I understand. As I have stated elsewhere, I am forever indebted to Lloyd-Jones. I owe so much to him and his ministry. When I first discovered the MLJ Trust, I listened to at least one sermon every morning for a year. MLJ books are well stocked in my library. He was fundamental in my early stages of discovering the Reformed faith along with the Puritans. I am reading his two-volume biography at the moment.


----------



## Reformed Covenanter (Feb 10, 2019)

JimmyH said:


> I typed all of the above looking at the text manually on my keyboard, so though I've proofread it, there may be a word or two omitted or out of place. The first paragraph I typed is edited somewhat, but the balance (separately quoted, is complete)



Thanks, Jimmy.
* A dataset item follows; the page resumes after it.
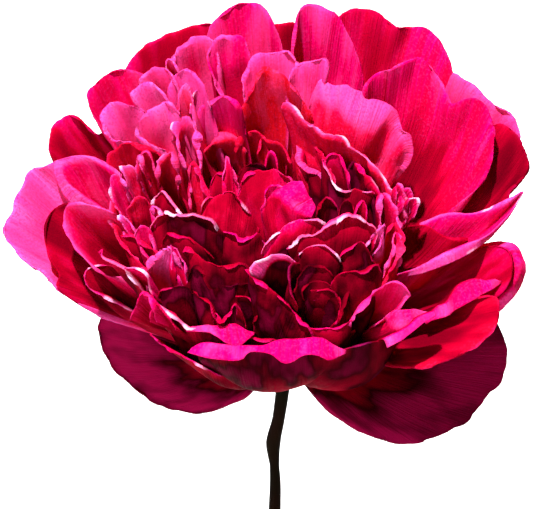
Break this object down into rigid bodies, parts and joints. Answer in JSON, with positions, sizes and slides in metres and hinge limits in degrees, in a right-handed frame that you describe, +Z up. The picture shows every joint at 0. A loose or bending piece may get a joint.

I think that is what I read as well. 



JimmyH said:


> Incidentally, reading the above years ago also discouraged me from reading the Gurnall volume, though I have it. Perhaps I'll get to it down the road .... Lord willing.
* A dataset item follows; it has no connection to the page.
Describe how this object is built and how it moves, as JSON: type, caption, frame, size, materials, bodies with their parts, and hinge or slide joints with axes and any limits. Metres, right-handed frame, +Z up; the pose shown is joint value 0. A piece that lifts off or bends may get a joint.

It really is odd how you can be put off reading something. At the time, I was devouring Puritan Paperbacks one after an other, but always avoided William Gurnall's tome on the basis of what MLJ said. Mind you, having made my way through the volumes of MLJ sermons, I perhaps needed to take a break from Ephesians.


----------



## Regi Addictissimus (Feb 10, 2019)

Reformed Covenanter said:


> I perhaps needed to take a break from Ephesians.


Gurnall uses Ephesians 6 as the foundation. In the process, he covers so much ground in the Christian life. I couldn't possibly commend his book to you enough.

Reactions: Informative 1


----------



## TheOldCourse (Feb 10, 2019)

I highly commend Gurnall. And as far MLJ's criticism, the _"sweetness" _ that he finds lacking clearly shines through in Gurnall's exposition of the text. It is immensely encouraging. Gurnall also does, if implicitly, recognize a distinction between vv. 14 and following from the preceding ones. Do not let that prevent you from taking it up. It can certainly be a bit long-winded, but it is even so extremely edifying.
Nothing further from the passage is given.